CRE Bank Loans: Weaker Demand, Tighter Standards

Banks are predicting there is a 40% chance of a recession in the next 12 months.

Feeling the market get shaken while some big money gets ready for distressed property fire sales? Wondering how a refi can possibly work when interest rates are multiple percentage points higher than they were months ago and leverage has come stumbling back to earth?

Sometimes data from the near past finally catches up to reality of the all too present. That’s the sense coming from the Federal Reserve’s October 2022 Senior Loan Officer Opinion Survey on Bank Lending Practices. Bank loan demand was down over the immediate three months for firms of all size and for all CRE categories, while bank lending standards have gotten tighter.

This stands in sharp contrast to residential real estate, credit card loans, home equity lines of credit.

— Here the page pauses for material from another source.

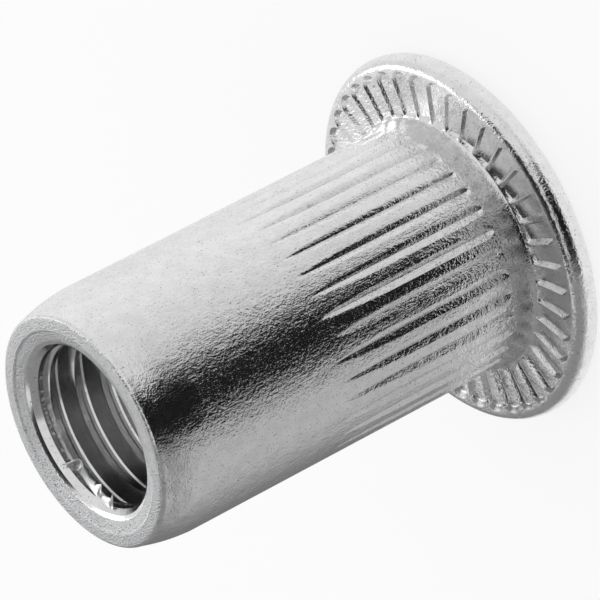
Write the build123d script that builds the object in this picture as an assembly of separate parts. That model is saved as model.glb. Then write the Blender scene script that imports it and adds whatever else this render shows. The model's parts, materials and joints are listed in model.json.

“Over the third quarter, a major net share of banks reported having tightened standards for construction and land development loans as well as for nonfarm nonresidential loans, while a significant net share of banks reported having tightened standards for loans secured by multifamily properties,” said the report. “Meanwhile, significant net shares of banks reported weaker demand for all CRE loan categories. Furthermore, significant net shares of foreign banks reported tighter standards for CRE loans, on net, while major net shares of foreign banks reported weaker demand for such loans.”

Could things get tighter on the CRE loan front? Absolutely. On the question of whether there is a recession in the economy’s near future, the answer is almost resigned.

“Most banks assigned probabilities between 40 and 80 percent to the likelihood of a recession in the next 12 months, with no bank reporting a probability less than 20 percent,” the report noted. “Although banks in general assigned relatively high probabilities to a recession occurring in the next 12 months, most banks reported expecting the recession to be mild to moderate, should one occur. In addition, most foreign banks assigned a probability between 40 and 80 percent that a recession would occur in the next 12 months.”

Should there be a recession, the lending officers largely agreed that things for borrowers would get tighter. “Most banks assigned probabilities between 40 and 80 percent to the likelihood of a recession in the next 12 months, with no bank reporting a probability less than 20 percent. Although banks in general assigned relatively high probabilities to a recession occurring in the next 12 months, most banks reported expecting the recession to be mild to moderate, should one occur. In addition, most foreign banks assigned a probability between 40 and 80 percent that a recession would occur in the next 12 months.”

The loan officers also agreed that the tightening of standards wouldn’t be done in such a case, and they would get even tighter.